If the court leaves Title VI untouched, the fallout of this case is a bit more contained to the realm of selective university admissions. If it reinterprets Title VI, I think the future anti-civil-rights consequences of the ruling will reach far beyond who gets selected to attend colleges like Harvard.
LaWanda W.M. Ward, an assistant professor of education at Pennsylvania State University, who researches higher education, civil rights, and race and ethnicity.
For my dissertation I used Critical Race Theory to guide a critical discourse analysis of the U.S. Supreme Court oral arguments for Bakke, Gratz, Grutter, Fisher I, and Fisher II. So, I am very interested in which justices will pose questions to the student intervenors’ counsel and what will those questions entail.
In the previous race-conscious-admissions cases before the Supreme Court, it denied student representation in the oral arguments.
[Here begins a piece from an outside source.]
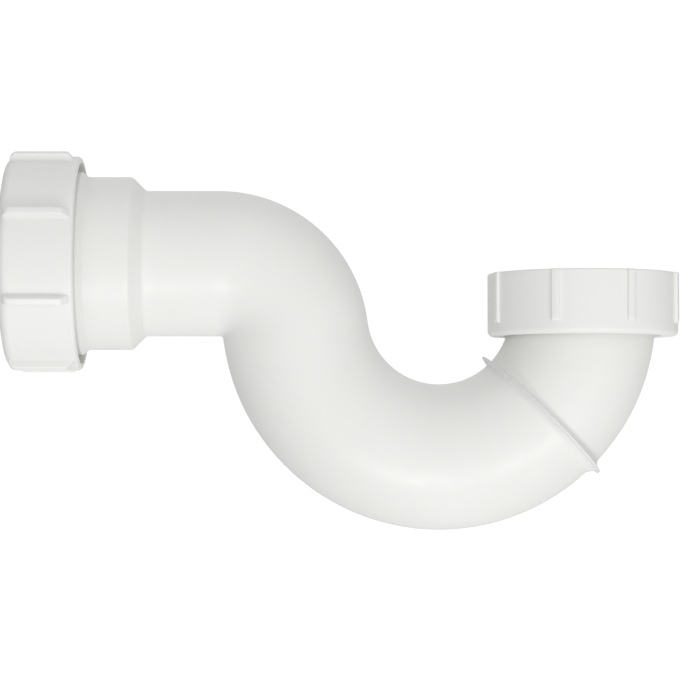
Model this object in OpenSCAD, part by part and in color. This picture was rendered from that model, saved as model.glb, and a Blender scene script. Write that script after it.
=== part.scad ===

I think the students’ advocacy — that will include experiences of students of Asian heritage to maintain race-conscious admissions — could be compelling, especially to the conservative Justice Amy Coney Barrett, who was recently in higher education as a law professor. The court’s composition is different since it heard the Fisher cases, with Justices Ruth Bader Ginsburg and Antonin Scalia — very vocal and on vastly different ends of the constitutional debate — no longer on the bench. I’m most curious as to how Justice Ketanji Brown Jackson will ask questions regarding arguments for a race-evasive approach to race-conscious admissions, because in oral argument for Merrill v. Milligan she recently challenged the dominant race-evasive legal narrative that the Roberts Court has established regarding interpretations of the Equal Protection Clause of the 14th Amendment.
The University of Michigan oral arguments [in the Gratz and Grutter cases] occurred on April Fool’s Day in 2003. I hope Halloween — which I associate with Michael Myers — has no significance for the cases on Monday.